One, it's insane that in 2021 even I majority don't support it. Second, a substantial portion if not a majority of that 49% " support it" as a fait accompli and nothing more.

Badger was foreshadowing Fuzzy's post:

Many "support" it in the sense I do.  I believe that the Obergefell decision is awful and I stand on Scripture when I say that God does not sanction SSM.  But I don't wish the legal nightmare of undoing what has been done.  As long as my arm isn't being twisted to silence my Scriptural take on this issue, I'm OK.  But people should not be forced or coerced into silence or into stating something they do not believe.

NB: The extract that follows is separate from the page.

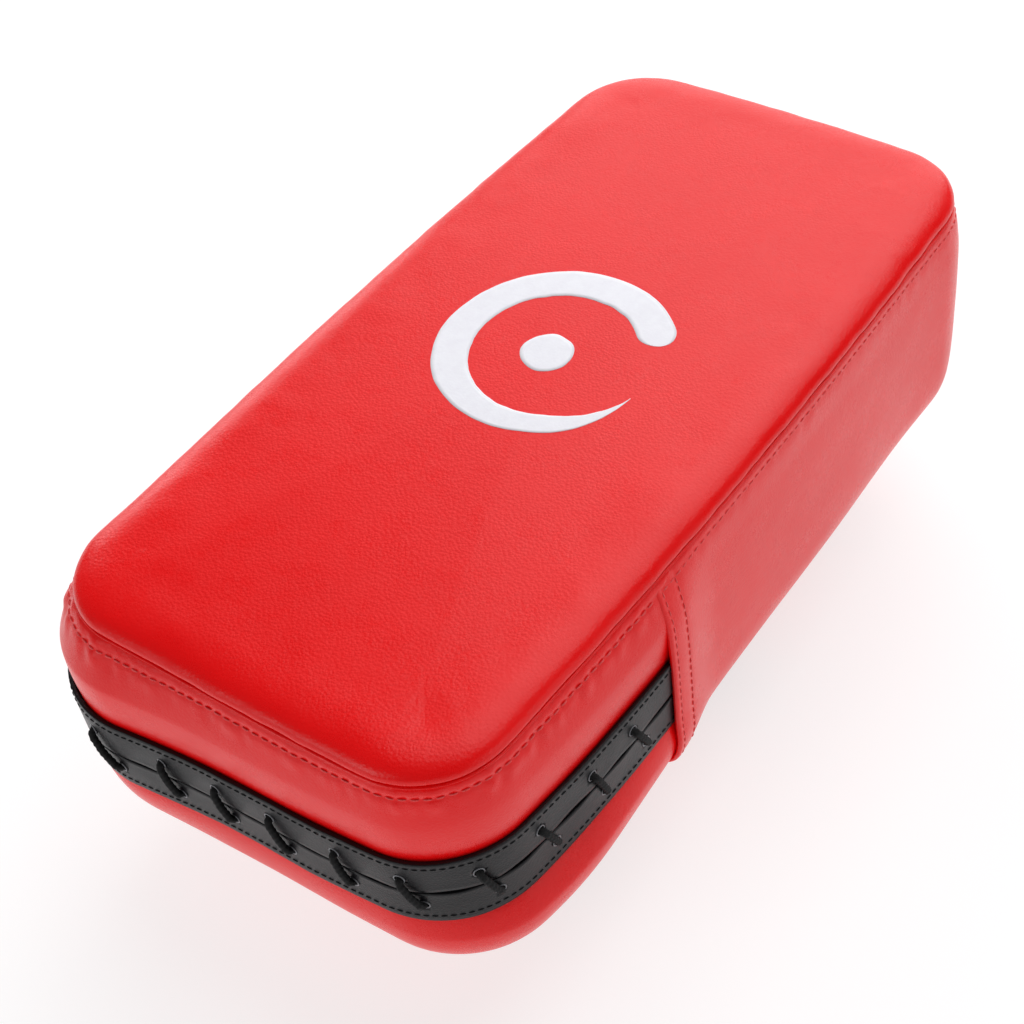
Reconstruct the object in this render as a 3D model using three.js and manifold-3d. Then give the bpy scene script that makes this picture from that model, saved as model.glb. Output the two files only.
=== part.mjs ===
// Thai pad (kick pad): a laced, foam-filled leather cover with two forearm straps
// and a hand grip on its back. Millimetres, +Z up, lying face up on its straps.
// X runs across the pad, Y along it, with the laced end at -Y.

import * as THREE from 'three';
import { mergeVertices } from 'three/addons/utils/BufferGeometryUtils.js';
import Module from 'manifold-3d';

const wasm = await Module();
wasm.setup();

// ---------------------------------------------------------------- driving dimensions

const HALF_WIDTH = 95;
const HALF_LENGTH = 190;
const CORNER_R = 36;
const BOW = THREE.MathUtils.degToRad(2.6);   // half angle of the shallow side and end arcs
const BODY_T = 108;                          // face seam to back panel
const CROWN = 9;                             // rise of the face above its seam
const BACK_Z = 48;                           // outside of the back panel, over the floor
const SEAM_Z = BACK_Z + BODY_T;
const GAP = 0.3;                             // between neighbouring solids

const SKIN_T = 2.4;                          // leather with its foam lining
const FACE_T = 2;
const BOTTOM_R = 14;                         // rounded edge between sides and back
const BACK_INSET = 19.6;                     // where the side leather ends on the back
const WELT_R = 1;
const BEAD_R = 1.1;

const BAND_MID = SEAM_Z - 57;                // centre height of the black lacing band
const BAND_HALF = 17.5;
const STRIP_T = 2;
const STRIP_N = GAP;                         // inner face of the strips, out from the cover
const STRIP_LAP = 6;                         // strips over the red gussets
const STRIP_SLIT = 1;                        // between the two strips
const HOLE_Z = 9;                            // lace holes above and below the band's centre
const HOLE_R = 2.7;

const LACE_R = 1.3;
const LACE_PITCH = 26;
const LACE_SLANT = 10;                       // along the band, from upper to lower hole
const LACE_COUNT = 14;
const LACE_FIRST = -163;                     // rim distance of the first lower hole
const LACE_REACH = 2.8;                      // lace centre from the middle of the strip
const LACE_TAIL = 7;                         // from the last turn of the lace to its knot
const KNOT_R = 2.1;
const KNOT_SINK = 0.6;                       // the knots lie this much deeper than the lace

const HEM_S = 193;                           // rim distance of the side panel's hem
const HEM_LIFT = 2.6;                        // side panel over the ends of the lacing
const HEM_HOLD = 18;                         // how far the panel stays lifted
const HEM_FADE = 25;                         // and how far it takes to settle
const STRIP_RUN = 12;                        // strips under the side panel
const GUSSET_RUN = 14;                       // upper gusset under the side panel

const FOAM_INSET = 4.8;
const FOAM_BOTTOM = BACK_Z + 5.4;
const FOAM_SPLITS = [84, 122];

const EMBLEM_R = 46;
const EMBLEM_STROKE = 13;
const EMBLEM_T = 0.4;
const DOT_R = 11;

const STRAP_W = 48;
const STRAP_T = 2.2;
const STRAP_Y = { near: -103, far: 8 };
const LOOP_T = 1.4;
const HOOK_T = 1.2;
const TAPE_W = 42;
const FLAP_END = 42;
const ANCHOR_X = 78;                         // outer edge of everything sewn to the back
const RIGHT_DROP_X = 55;                     // where the strap turns down from the back
const PATCH_T = 1.2;
const PATCH_L = 60;

const RING_BAR = 4;
const RING_T = 3;
const RING_SPAN = 28;                        // between the centres of the two long bars
const RING_L = 64;
const RING_LEAN = THREE.MathUtils.degToRad(65);
const TAB_X = -54;                           // centre of the ring's upper bar
const TAB_R = 3.8;                           // middle of the tab webbing round the bar
const TAB_T = 1.8;
const TAB_W = 44;
const WRAP_R = 5.8;                          // middle of the strap round the lower bar

const GRIP_Y = 115;
const GRIP_Z = 15;
const GRIP_R = 13;
const GRIP_L = 84;
const GRIP_COVER_T = 1.2;
const GRIP_WEB_W = 20;
const GRIP_WEB_T = 2.2;
const GRIP_PATCH_W = 36;
const RIVET_X = 63;
const RIVET_Y = 5;
const RIVET_HEAD_R = 4.2;
const RIVET_SHANK_R = 2.2;
const WASHER_R = 4.6;
const WASHER_T = 1;

const CENTRE_Y = 2.3;                        // the lacing stands proud at the near end only

// ---------------------------------------------------------------- materials

function finish(color, roughness, metalness = 0) {
  return new THREE.MeshStandardMaterial({ color, roughness, metalness });
}

const redLeather = finish(0xd8282c, 0.42);
const blackLeather = finish(0x1c1b1d, 0.4);
const whitePrint = finish(0xf2f2fa, 0.5);
const cordBlack = finish(0x121212, 0.8);
const webbingBlack = finish(0x18181a, 0.85);
const tapeBlack = finish(0x202022, 0.95);
const foamGrey = finish(0x8f9196, 0.9);
const steel = finish(0xc8c8cc, 0.25, 1);

// ---------------------------------------------------------------- the pad's outline

// A rounded rectangle whose sides and ends are shallow arcs, tangent to the corner arcs.
function pillowArcs() {
  const c = Math.cos(BOW);
  const s = Math.sin(BOW);
  const det = (1 - c) ** 2 - s ** 2;
  const across = HALF_WIDTH - CORNER_R * c + CORNER_R * s;
  const along = HALF_LENGTH + CORNER_R * s - CORNER_R * c;
  const sideR = ((1 - c) * across - s * along) / det;
  const endR = ((1 - c) * along - s * across) / det;
  const cornerX = (endR - CORNER_R) * s;
  const cornerY = (sideR - CORNER_R) * s;
  const right = Math.PI / 2;
  return [
    { x: 0, y: endR - HALF_LENGTH, r: endR, from: -right, to: BOW - right, steps: 2 },
    { x: cornerX, y: -cornerY, r: CORNER_R, from: BOW - right, to: -BOW, steps: 6 },
    { x: HALF_WIDTH - sideR, y: 0, r: sideR, from: -BOW, to: BOW, steps: 6 },
    { x: cornerX, y: cornerY, r: CORNER_R, from: BOW, to: right - BOW, steps: 6 },
    { x: 0, y: HALF_LENGTH - endR, r: endR, from: right - BOW, to: right, steps: 2 },
  ];
}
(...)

Also see Redjohn's post in this thread. Gallup should re-think how they word questions like these.

Some of us support legalization of same-sex marriage only if the voters and/or the state legislators proactively choose to make it legal, but we oppose the courts making it legal. About 25 years ago, I was attending a Log Cabin Republicans convention in Cincinnati and I listened to Evan Wolfson as he explained what the Hawaii State Supreme Court had done with the case of Baehr v. Lewin. As soon as I heard him explain what legal premise that court had inferred from the Hawaii Constitution, I was instantly opposed to the court's ruling, because I was sure that the legal premise was not at all what the people of Hawaii had intended when they adopted the cited provision of the state constitution. I also anticipated what would happen in Hawaii and I asked Wolfson if it were possible to happen; from the audience I asked him whether the voters of Hawaii could and might vote on an amendment to the state constitution that would prevent the courts from following through and conclusively legalizing same-sex marriage. (In other words, a few years before it happened, I predicted that something like Hawaii Amendment 2 was going to be adopted.) Wolfson's reply was both rude and inaccurate. He told me and the audience, "Oh, don't worry about that. Take it from me that this [the state courts were going to legalize same-sex marriage] is going to happen." Later, in 2003, I bought a book called "Same-Sex Marriage and the Constitution," by Evan Gerstmann. The author discussed the Hawaii State Supreme Court's ruling at length in Chapter 3. Gerstmann was strongly critical of the court's opinion, calling it dishonest, and urging his readers to reject the prospect that any court of law should legalize same-sex marriage with such dishonest reasoning. (FYI, the legal reasoning that the Hawaii Supreme Court employed in Baehr was extremely similar to what the SCOTUS ended up using in Bostok v. Clayton County, but not at all similar to what it had used in Obergefell v. Hodges.)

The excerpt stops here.